Understanding liftM2 in haskell

Question

I'm having a hard time understanding how liftM2 works in haskell. I wrote the following code but it doesn't output anything.

import Control.Monad
main = liftM2 (\a b -> putStrLn$show$(+) a b) readLn readLn 

Answer 1

It helps to start with the type of liftM2:

liftM2 :: Monad m => (a1 -> a2 -> r) -> m a1 -> m a2 -> m r

The first argument is a function of 2 arguments, like (+). Normally, you would use (+) like this:

> 3 + 5
8

However, you don't have two values of type Num a => a; you are using readLn :: Read a => IO a to get values of type Num a => IO a.
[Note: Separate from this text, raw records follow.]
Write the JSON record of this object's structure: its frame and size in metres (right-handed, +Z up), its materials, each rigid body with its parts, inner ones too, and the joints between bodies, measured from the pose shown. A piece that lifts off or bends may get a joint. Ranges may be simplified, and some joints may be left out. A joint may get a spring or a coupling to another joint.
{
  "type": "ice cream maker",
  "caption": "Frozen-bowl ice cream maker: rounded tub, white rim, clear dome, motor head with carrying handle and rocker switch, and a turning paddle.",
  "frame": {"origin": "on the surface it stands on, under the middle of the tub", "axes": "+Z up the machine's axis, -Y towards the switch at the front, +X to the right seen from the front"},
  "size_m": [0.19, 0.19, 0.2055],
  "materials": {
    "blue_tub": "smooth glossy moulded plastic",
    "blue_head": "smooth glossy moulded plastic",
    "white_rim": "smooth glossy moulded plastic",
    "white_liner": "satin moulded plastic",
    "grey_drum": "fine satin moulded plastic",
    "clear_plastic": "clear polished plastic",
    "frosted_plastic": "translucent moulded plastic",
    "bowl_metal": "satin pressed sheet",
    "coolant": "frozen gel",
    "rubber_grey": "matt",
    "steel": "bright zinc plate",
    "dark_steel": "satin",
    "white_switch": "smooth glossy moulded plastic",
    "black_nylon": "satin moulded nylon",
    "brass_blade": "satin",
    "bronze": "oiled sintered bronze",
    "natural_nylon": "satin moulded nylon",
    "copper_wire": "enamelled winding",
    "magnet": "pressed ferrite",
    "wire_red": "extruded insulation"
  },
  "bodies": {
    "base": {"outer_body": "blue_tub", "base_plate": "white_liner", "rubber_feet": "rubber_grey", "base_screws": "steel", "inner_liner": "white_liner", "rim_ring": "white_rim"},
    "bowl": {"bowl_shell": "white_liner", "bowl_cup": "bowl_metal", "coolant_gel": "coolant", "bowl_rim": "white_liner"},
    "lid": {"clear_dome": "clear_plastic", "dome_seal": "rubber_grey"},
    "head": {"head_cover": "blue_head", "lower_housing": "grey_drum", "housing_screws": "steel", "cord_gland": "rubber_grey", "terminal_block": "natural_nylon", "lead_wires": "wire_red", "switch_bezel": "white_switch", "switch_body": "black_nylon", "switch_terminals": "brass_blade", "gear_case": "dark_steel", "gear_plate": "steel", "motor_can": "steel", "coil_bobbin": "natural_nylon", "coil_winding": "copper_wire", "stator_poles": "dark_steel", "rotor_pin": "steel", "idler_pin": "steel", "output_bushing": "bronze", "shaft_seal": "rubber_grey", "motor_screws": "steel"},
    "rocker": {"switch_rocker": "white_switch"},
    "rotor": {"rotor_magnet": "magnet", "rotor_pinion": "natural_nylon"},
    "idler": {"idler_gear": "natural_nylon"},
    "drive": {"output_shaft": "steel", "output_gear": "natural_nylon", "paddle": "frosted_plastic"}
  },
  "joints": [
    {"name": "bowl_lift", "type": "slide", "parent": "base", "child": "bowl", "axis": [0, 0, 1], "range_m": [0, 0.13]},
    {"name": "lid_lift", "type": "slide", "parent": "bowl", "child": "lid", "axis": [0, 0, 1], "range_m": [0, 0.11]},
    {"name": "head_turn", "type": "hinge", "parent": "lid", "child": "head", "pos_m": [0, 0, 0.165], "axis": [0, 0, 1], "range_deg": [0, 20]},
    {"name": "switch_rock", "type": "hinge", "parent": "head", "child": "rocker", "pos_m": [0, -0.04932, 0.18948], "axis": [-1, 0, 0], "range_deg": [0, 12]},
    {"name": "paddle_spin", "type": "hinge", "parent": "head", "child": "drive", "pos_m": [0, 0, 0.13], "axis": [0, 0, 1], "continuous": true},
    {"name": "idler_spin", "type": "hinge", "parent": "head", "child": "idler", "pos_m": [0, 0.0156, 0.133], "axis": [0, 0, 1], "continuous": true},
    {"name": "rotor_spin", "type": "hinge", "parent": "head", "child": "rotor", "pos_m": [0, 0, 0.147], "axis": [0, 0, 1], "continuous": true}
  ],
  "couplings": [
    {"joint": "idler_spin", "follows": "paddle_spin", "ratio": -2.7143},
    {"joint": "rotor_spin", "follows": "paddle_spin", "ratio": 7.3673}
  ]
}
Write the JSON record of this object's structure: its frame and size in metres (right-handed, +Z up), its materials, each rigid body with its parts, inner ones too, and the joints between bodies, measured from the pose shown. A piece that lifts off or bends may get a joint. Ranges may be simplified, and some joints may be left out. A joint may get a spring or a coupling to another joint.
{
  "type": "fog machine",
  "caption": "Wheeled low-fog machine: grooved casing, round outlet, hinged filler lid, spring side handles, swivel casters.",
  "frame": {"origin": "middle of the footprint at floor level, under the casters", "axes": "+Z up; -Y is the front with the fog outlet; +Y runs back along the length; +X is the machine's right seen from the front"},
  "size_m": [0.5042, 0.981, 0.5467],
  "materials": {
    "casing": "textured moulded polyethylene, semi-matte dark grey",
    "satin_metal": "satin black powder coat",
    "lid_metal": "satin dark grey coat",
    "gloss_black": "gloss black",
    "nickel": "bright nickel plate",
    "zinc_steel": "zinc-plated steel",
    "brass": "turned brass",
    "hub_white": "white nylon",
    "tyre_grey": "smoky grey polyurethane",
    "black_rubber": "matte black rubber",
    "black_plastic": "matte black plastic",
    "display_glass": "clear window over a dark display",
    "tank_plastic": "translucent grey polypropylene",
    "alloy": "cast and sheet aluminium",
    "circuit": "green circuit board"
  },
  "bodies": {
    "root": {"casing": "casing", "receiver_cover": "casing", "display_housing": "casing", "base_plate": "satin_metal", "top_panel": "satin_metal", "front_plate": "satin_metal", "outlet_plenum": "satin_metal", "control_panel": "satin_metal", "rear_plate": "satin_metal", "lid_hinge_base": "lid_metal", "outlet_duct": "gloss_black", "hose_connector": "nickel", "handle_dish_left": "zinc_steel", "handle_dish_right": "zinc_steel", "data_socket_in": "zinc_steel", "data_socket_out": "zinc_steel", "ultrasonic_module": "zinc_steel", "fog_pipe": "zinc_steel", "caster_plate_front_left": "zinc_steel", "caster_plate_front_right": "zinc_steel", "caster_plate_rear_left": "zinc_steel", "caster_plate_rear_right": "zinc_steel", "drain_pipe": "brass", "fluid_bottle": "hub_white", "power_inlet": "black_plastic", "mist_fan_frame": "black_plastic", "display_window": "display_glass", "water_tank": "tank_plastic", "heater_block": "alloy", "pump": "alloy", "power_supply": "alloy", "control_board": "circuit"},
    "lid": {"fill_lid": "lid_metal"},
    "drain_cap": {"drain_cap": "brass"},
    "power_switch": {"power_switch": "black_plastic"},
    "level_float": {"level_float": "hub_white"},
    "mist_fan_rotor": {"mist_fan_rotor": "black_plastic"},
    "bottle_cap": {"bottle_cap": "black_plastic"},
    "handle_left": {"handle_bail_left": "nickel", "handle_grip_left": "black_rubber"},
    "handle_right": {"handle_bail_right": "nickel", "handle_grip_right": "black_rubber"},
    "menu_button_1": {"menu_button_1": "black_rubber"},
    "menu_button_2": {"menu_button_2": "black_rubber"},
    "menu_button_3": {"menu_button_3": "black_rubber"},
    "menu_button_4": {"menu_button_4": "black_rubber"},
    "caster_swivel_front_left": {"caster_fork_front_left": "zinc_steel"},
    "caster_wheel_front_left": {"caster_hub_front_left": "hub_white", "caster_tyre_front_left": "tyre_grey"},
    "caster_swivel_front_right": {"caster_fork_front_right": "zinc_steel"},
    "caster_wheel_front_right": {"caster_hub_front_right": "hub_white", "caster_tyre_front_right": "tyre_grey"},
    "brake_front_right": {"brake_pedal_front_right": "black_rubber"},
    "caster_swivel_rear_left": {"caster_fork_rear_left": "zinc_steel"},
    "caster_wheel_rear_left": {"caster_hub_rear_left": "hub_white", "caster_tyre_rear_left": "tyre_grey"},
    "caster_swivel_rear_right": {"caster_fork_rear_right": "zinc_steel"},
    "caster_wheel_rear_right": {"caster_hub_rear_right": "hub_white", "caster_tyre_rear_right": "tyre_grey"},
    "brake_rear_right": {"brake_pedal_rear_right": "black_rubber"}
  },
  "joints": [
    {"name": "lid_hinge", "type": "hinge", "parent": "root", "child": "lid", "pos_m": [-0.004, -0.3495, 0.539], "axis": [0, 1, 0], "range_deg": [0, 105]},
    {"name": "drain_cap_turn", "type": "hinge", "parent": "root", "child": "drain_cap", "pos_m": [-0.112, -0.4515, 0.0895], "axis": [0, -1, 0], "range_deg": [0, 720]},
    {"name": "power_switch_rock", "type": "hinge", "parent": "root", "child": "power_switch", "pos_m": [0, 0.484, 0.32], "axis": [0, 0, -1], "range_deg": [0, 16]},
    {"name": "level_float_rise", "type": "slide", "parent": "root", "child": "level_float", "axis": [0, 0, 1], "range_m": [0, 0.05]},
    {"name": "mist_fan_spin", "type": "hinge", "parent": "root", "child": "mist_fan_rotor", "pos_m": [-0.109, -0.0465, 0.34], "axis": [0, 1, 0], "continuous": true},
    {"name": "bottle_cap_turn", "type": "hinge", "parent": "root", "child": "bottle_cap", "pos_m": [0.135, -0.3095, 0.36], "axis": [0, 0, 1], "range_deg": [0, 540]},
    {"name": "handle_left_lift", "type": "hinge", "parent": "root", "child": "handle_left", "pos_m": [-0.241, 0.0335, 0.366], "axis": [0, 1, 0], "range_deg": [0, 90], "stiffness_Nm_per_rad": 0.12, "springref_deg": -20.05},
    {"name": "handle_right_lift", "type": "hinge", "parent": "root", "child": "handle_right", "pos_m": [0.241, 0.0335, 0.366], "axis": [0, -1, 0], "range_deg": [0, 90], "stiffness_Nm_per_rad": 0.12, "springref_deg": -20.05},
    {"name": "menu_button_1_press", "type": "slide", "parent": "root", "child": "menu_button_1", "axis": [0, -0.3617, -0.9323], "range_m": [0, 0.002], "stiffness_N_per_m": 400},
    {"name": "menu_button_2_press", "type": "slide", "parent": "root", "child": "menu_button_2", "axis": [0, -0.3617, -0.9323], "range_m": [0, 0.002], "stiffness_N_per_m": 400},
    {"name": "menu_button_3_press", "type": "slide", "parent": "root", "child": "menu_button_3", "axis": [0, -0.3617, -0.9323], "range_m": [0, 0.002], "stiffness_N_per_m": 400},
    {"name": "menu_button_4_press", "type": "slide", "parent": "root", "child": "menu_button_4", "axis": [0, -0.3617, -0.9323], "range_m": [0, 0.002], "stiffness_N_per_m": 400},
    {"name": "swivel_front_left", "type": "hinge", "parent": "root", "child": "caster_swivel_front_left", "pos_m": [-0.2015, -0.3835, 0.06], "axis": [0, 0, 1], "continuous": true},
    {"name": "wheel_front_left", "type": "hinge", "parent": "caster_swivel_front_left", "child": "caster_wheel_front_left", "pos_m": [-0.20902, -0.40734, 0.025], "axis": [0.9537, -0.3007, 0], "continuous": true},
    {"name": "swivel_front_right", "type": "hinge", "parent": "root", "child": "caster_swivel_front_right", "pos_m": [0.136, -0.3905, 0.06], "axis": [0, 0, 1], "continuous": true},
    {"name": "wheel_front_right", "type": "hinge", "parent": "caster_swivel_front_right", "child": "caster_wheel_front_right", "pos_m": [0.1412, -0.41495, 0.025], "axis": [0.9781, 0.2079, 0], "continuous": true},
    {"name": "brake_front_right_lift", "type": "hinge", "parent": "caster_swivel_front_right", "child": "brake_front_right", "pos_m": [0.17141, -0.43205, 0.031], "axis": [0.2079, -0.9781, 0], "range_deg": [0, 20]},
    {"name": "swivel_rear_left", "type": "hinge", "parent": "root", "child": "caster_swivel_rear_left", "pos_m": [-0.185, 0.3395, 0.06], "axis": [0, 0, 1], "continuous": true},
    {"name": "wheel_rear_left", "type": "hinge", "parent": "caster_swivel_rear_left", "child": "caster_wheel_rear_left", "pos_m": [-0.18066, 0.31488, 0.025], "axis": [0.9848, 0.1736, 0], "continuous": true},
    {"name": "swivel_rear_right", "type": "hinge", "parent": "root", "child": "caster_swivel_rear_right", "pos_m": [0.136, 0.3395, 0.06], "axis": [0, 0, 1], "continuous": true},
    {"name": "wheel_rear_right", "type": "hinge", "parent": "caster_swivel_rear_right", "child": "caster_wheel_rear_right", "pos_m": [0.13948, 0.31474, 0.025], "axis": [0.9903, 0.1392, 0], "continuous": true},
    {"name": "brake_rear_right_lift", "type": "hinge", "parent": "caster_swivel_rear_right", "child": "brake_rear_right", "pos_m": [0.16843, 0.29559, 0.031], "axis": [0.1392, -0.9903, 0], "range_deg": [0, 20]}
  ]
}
If you try to add those values directly:

:t (+) readLn readLn
(+) readLn readLn :: (Read a, Num (IO a)) => IO a

It requires IO a to have a Num instance. That is, you don't want to add the return values of readLn; you want to add the numbers wrapped in those return values. You could do that explicitly:

do
 x <- readLn
 y <- readLn
 return $ x + y

or, you can "modify" (+) to unwrap the arguments implicitly, then wrap the result. That's what liftM2 does: it takes a 2-argument function, and "lifts" it into the monad so it can work on wrapped values.

> :t (+)
(+) :: Num a => a -> a -> a
> :t liftM2 (+)
liftM2 (+) :: (Num r, Monad m) => m r -> m r -> m r

So while (+) 3 5 :: Num a => a, liftM2 (+) $ (return 3) (return 5) :: (Monad m, Num a) => m a. The former evaluates to 8, the later, return 8 (for whatever return does for the particular monad). Some non-IO examples:

> (liftM2 (+)) (Just 3) (Just 5)
Just 8
> (liftM2 (+)) [3] [5]
[8]
> (liftM2 (+)) (Right 3) (Right 5)
Right 8

liftM2 is very similar to map; in fact, liftM (the version that lifts 1-argument functions) is simply another name for map.